Photo: Grace Tijerina, a member of the prayer team, anoints participants in the July 4 adult worship service. Photo by Hannah Heinzekehr.
During the opening adult worship session on July 4, attendees received anointing, blessing and reminders that God’s love is present.
“God is love,” said Sarah Bixler, co-worship leader, from Princeton, New Jersey. “Love exists before we see what it does. This is a love we cannot be separated from.”
Bixler noted that throughout the week, worship services will explore variations on the convention theme, “Love is a Verb,” starting inward, with individuals, then moving outward.
After doing a dramatic reading of Psalm 139, co-worship leader Shannon Dycus, from Indianapolis, invited attendees to come forward for anointing as a reminder that they were “known down deep and loved by God.”
Welcome and remembrance
As they welcomed adult attendees to Orlando, Bixler and Dycus acknowledged that the convention meetings are taking place on land that was originally inhabited by “unconquered people who were given the name Seminole by their conquerors.” They acknowledged the history of displacement and extermination that the Seminole tribes (over 100) in this area faced at the hands of the U.S. government, and they honored the indigenous people still living in Orlando today.

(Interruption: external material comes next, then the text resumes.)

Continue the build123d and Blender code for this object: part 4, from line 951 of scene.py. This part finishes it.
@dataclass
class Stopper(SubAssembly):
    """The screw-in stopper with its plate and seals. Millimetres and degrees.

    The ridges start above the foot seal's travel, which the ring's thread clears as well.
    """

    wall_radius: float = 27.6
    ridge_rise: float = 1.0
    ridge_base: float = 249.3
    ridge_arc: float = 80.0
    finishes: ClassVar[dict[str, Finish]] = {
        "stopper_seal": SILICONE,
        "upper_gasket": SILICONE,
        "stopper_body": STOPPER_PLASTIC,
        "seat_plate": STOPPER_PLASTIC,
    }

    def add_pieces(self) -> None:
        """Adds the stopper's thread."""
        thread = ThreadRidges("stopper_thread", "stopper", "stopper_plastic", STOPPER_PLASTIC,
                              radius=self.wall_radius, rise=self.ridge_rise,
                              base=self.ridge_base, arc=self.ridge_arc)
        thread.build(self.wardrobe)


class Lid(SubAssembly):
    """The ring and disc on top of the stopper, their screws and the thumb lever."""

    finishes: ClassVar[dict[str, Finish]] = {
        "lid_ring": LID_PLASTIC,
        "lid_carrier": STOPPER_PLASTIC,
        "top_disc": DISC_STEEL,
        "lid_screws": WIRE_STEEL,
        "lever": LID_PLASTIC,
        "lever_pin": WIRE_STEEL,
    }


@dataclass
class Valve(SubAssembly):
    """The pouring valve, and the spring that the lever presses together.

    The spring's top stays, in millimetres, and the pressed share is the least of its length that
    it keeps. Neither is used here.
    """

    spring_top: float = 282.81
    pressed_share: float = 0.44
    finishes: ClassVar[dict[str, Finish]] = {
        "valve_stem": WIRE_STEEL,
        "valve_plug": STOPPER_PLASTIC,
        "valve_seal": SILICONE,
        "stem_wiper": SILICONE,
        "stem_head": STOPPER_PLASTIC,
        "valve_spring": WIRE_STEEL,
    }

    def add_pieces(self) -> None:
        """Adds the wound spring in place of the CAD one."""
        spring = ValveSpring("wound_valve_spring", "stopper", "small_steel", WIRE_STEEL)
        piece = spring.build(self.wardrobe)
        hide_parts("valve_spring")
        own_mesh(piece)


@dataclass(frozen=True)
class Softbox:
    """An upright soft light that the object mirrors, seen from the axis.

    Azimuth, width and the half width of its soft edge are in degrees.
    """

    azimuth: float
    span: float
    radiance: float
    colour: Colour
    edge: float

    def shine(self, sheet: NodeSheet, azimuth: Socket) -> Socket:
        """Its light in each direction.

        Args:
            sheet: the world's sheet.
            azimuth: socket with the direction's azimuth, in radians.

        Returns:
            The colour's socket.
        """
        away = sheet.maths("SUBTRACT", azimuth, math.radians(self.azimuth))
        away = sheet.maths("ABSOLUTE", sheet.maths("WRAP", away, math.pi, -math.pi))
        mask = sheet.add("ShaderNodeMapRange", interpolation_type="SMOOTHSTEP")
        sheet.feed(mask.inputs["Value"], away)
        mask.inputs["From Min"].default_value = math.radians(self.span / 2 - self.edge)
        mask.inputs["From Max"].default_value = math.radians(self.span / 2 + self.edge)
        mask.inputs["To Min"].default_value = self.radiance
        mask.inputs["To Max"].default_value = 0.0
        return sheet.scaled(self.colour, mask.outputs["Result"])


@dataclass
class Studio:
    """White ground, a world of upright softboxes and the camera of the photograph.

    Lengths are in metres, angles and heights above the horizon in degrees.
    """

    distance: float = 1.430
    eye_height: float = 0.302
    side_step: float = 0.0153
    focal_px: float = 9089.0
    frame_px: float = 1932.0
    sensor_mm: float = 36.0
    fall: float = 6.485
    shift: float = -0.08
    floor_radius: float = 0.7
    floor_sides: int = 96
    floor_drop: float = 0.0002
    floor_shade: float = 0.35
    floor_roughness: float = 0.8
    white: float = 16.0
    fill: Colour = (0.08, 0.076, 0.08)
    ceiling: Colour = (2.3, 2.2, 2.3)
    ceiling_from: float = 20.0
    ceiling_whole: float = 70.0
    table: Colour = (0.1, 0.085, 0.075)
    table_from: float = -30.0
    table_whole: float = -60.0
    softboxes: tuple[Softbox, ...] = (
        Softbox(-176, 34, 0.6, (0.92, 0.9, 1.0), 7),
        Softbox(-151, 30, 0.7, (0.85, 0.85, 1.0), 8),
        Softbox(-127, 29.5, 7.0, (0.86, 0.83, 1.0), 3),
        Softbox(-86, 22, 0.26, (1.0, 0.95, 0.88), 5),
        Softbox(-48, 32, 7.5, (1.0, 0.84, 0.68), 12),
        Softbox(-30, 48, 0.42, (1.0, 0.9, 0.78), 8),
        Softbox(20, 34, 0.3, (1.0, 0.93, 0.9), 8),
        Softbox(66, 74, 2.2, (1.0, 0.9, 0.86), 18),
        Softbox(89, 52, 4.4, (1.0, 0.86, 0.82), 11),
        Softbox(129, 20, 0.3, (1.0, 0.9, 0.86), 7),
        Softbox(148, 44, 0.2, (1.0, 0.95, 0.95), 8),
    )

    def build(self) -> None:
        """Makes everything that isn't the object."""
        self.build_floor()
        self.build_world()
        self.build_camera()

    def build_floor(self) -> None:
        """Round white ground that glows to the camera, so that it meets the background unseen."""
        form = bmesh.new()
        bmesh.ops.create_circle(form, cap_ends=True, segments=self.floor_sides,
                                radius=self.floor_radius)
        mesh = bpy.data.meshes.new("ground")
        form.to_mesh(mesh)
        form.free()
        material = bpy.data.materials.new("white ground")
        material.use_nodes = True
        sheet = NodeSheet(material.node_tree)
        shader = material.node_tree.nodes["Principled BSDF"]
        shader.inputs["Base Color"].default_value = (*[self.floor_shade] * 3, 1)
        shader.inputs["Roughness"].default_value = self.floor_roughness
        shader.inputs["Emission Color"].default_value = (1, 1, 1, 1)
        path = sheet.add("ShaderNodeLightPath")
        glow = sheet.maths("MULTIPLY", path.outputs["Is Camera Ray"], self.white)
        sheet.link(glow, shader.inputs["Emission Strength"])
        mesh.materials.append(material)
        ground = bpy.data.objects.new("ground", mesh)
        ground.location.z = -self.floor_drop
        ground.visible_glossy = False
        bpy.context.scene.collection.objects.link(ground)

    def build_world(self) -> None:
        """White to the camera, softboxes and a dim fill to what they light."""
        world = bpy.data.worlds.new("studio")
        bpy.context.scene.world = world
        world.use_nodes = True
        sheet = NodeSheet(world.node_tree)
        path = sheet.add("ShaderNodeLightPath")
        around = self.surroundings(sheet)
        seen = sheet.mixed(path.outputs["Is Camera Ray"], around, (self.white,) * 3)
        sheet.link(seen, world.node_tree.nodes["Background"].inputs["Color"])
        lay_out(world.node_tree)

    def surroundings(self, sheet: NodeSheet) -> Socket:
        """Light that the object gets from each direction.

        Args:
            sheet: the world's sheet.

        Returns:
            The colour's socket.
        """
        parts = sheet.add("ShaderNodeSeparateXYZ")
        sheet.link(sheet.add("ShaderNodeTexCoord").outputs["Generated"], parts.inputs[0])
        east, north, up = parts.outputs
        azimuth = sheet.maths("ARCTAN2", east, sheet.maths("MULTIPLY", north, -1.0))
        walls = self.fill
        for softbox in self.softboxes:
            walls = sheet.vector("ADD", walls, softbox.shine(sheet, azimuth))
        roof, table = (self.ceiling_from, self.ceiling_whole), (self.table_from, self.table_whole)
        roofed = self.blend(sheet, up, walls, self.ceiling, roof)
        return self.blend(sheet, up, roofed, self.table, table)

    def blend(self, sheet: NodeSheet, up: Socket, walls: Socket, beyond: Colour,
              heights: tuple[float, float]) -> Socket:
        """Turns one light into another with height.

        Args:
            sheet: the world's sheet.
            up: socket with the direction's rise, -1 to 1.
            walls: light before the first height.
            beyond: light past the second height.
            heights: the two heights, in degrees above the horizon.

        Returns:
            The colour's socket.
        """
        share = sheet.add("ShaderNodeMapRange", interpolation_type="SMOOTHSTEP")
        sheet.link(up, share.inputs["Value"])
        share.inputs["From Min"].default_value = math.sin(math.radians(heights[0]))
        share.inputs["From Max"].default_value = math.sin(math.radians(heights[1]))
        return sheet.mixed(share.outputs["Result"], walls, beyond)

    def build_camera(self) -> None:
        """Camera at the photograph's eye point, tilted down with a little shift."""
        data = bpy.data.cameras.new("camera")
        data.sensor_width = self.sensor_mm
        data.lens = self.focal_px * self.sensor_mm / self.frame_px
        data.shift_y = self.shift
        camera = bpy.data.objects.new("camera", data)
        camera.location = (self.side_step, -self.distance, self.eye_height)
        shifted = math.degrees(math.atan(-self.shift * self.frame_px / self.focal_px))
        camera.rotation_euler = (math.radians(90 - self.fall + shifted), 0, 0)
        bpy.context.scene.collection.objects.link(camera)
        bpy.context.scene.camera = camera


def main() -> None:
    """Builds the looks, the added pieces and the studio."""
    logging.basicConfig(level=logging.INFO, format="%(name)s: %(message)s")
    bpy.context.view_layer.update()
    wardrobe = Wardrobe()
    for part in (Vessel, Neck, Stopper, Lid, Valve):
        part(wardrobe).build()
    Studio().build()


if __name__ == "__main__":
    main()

Dycus also noted that “Orlando is a place of complexity,” holding together both excitement as well as deep pain and violence.
“We, too, enter this place holding a complex mix of feelings about our world and our church,” she said. “What does it mean to be a peace church gathering in Orlando?”

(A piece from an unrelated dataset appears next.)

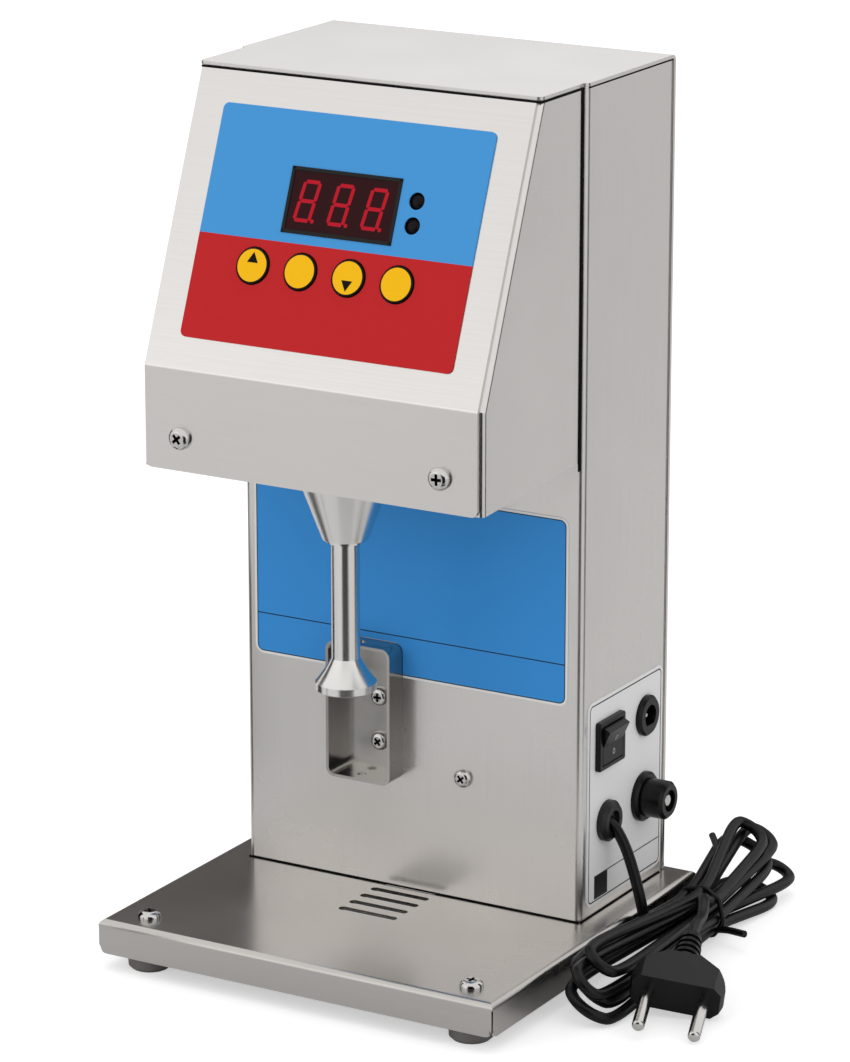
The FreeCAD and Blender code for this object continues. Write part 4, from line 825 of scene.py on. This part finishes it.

Juanita Nuñez, pastor of Iglesia Cristiana Ebeneezer in Apopka, Florida, brought greetings from Southeast Mennonite Conference, the area conference of Mennonite Church USA that includes congregations in Florida and Georgia.
Willard Metzger, executive director for Mennonite Church Canada, also brought greetings and shared with adults about the restructuring process MC Canada is undertaking. Despite challenges for both MC Canada and MC USA, Metzger said, God’s presence is ongoing.
“The transforming power of God to restore and redeem is real,” he said.
A song of awakening

Nohemy Ruth Garcia, a member of the worship team, brought greetings from the Mennonite church in Burgos, Spain. Garcia provided special music, singing a song she wrote in 2014 as part of an event commemorating a 2004 terrorist attack in Spain and calling for peace and hope across the country.
She talked about her experience of having writer’s block and hearing God tell her, “Finish the song.” Garcia did, and her song was chosen out of many submissions to be sung at the event.
“That was the moment God awoke this call in me,” she said. “You’ve been sending missionaries and support to Europe for many years, and I really feel that this is our time to bless you.”
“We’re singing for awakening in this land,” she sang.